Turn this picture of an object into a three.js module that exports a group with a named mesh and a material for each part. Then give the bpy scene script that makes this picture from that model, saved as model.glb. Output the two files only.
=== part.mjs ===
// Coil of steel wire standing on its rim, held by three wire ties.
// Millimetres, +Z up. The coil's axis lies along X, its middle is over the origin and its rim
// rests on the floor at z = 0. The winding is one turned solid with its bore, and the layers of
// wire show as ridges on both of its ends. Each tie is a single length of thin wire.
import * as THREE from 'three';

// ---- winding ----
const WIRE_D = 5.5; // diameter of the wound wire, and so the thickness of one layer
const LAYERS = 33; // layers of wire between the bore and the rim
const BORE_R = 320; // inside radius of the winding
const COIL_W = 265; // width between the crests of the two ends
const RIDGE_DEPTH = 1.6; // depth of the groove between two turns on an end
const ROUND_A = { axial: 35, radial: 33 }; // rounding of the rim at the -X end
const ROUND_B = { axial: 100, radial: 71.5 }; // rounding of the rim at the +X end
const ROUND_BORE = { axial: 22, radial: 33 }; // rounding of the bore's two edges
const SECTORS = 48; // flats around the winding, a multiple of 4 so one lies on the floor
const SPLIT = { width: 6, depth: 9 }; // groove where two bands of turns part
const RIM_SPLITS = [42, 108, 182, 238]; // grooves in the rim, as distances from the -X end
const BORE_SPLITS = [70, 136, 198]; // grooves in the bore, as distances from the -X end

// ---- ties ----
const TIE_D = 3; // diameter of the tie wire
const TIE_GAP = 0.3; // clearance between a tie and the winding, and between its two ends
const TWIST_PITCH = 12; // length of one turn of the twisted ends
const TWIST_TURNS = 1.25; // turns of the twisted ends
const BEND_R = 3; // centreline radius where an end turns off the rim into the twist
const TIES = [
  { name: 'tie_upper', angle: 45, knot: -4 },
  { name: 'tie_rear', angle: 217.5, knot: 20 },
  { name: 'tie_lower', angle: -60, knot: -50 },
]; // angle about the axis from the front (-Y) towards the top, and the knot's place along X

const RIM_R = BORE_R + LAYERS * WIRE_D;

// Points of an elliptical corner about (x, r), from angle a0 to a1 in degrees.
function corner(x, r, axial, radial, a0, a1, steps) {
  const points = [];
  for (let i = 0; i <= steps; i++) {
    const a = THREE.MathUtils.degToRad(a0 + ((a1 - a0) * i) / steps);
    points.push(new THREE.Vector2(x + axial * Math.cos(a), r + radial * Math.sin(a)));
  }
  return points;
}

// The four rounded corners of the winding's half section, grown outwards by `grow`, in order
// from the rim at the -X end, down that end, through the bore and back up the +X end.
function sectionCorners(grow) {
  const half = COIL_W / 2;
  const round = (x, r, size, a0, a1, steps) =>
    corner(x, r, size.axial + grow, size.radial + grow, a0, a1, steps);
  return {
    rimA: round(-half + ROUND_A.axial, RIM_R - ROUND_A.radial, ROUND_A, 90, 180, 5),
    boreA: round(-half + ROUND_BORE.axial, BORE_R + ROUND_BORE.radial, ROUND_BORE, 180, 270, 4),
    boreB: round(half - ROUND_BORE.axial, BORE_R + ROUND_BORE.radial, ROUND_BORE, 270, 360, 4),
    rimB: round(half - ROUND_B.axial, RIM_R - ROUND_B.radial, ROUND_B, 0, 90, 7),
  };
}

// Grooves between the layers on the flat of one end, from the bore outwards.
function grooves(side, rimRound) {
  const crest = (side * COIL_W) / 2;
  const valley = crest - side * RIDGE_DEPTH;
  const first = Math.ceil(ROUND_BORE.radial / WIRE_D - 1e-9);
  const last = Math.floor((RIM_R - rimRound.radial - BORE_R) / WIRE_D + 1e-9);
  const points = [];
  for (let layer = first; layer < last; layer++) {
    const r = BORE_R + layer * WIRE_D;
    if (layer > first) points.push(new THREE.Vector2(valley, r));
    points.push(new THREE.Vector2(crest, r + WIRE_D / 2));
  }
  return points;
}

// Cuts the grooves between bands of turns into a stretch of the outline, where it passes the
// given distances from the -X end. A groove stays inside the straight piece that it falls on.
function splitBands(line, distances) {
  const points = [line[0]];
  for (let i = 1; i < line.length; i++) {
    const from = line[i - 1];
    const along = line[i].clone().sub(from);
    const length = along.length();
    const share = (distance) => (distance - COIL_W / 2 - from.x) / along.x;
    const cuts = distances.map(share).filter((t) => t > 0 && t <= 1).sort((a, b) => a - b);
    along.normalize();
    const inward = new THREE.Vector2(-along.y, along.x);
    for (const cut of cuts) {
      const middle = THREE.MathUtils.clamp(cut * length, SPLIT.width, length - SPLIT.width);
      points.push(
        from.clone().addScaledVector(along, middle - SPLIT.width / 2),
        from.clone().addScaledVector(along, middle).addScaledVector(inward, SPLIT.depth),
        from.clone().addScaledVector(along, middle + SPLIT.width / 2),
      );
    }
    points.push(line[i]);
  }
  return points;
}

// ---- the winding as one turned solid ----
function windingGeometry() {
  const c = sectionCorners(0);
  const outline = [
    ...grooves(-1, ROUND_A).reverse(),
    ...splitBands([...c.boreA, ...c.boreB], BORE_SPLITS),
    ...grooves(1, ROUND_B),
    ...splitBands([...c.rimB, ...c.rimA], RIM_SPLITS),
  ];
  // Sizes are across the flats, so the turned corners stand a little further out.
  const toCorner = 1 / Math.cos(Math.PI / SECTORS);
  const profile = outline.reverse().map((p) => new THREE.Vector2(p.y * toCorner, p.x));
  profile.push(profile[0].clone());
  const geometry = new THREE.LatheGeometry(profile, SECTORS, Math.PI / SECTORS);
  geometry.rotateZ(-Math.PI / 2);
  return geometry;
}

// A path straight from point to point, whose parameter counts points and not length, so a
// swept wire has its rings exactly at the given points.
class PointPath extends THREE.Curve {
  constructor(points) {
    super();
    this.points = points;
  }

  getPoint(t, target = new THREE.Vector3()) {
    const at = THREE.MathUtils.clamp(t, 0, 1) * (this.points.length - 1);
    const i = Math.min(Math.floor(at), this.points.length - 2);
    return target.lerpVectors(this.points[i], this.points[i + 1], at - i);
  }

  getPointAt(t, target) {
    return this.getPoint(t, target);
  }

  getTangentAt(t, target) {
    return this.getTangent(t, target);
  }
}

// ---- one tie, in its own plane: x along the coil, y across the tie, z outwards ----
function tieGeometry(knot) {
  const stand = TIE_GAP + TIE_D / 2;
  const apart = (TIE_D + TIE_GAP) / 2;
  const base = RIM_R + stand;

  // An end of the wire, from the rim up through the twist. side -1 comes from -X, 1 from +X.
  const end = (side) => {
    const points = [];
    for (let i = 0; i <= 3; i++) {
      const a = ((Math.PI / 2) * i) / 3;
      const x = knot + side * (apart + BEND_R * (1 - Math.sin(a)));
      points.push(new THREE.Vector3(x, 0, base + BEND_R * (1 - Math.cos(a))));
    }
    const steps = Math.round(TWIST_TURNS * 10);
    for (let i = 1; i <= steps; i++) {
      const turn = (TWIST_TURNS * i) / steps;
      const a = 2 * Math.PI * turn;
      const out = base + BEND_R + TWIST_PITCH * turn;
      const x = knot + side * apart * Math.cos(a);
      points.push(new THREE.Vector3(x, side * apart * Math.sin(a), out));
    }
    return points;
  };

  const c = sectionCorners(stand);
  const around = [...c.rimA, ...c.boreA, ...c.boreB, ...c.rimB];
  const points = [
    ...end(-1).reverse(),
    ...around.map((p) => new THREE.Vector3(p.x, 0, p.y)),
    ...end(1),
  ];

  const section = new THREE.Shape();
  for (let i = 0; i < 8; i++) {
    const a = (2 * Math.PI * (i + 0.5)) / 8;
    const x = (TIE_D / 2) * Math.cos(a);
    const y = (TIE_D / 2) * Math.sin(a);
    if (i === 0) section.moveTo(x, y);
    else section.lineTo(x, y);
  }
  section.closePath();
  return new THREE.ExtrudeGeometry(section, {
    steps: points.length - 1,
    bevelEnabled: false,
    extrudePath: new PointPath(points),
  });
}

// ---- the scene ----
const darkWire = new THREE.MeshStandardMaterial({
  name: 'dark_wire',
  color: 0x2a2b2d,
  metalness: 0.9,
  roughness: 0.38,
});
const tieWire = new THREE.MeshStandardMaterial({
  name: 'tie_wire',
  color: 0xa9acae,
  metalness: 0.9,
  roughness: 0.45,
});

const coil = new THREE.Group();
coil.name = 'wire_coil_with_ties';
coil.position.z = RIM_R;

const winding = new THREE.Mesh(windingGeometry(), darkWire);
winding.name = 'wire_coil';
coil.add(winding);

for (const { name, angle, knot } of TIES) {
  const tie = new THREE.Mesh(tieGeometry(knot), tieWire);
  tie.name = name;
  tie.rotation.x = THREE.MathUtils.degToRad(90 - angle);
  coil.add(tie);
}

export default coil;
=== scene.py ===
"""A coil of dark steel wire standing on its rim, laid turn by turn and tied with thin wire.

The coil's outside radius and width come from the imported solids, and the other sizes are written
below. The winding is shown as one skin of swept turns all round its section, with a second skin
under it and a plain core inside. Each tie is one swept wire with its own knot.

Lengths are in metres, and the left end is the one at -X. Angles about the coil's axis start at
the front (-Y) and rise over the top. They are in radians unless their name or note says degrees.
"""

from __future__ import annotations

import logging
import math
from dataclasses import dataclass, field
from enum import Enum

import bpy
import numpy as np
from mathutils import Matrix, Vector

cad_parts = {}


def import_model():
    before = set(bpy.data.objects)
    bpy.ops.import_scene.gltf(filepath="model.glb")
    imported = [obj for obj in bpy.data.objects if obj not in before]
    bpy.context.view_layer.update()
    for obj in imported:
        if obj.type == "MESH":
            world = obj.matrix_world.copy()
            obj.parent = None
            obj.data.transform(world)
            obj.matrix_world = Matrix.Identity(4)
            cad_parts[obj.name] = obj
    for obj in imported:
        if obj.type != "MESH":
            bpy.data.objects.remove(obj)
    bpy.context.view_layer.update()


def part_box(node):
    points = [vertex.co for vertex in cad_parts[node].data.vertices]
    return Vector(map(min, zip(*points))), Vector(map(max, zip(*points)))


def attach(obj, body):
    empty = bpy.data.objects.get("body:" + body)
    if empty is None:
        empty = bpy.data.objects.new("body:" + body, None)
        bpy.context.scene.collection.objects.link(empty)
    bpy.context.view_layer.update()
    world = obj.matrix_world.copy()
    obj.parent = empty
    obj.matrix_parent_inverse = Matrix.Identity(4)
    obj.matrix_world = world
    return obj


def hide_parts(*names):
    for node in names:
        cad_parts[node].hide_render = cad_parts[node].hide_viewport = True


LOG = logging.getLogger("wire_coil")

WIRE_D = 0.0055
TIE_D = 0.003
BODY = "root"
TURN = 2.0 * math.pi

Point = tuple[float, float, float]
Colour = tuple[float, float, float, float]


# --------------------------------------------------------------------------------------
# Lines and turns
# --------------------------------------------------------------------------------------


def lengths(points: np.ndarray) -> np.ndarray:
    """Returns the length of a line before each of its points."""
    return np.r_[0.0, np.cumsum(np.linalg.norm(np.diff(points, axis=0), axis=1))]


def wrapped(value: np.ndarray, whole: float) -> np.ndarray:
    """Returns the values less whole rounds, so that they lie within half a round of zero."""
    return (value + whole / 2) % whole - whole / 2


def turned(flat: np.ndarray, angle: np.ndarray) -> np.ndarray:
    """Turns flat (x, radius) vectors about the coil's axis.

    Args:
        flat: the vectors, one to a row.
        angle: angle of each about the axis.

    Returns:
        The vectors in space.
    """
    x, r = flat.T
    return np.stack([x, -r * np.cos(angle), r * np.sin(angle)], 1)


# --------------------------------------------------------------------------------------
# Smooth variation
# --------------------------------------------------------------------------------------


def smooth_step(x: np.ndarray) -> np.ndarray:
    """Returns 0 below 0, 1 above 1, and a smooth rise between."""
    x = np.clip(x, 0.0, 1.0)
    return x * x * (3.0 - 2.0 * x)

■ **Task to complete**
Reproduce exactly the lines from the one containing "const winding = new" through the one containing "from __future__ import annotations", inclusive, and nothing else.

■ **Answer to this problem**
const winding = new THREE.Mesh(windingGeometry(), darkWire);
winding.name = 'wire_coil';
coil.add(winding);

for (const { name, angle, knot } of TIES) {
  const tie = new THREE.Mesh(tieGeometry(knot), tieWire);
  tie.name = name;
  tie.rotation.x = THREE.MathUtils.degToRad(90 - angle);
  coil.add(tie);
}

export default coil;
=== scene.py ===
"""A coil of dark steel wire standing on its rim, laid turn by turn and tied with thin wire.

The coil's outside radius and width come from the imported solids, and the other sizes are written
below. The winding is shown as one skin of swept turns all round its section, with a second skin
under it and a plain core inside. Each tie is one swept wire with its own knot.

Lengths are in metres, and the left end is the one at -X. Angles about the coil's axis start at
the front (-Y) and rise over the top. They are in radians unless their name or note says degrees.
"""

from __future__ import annotations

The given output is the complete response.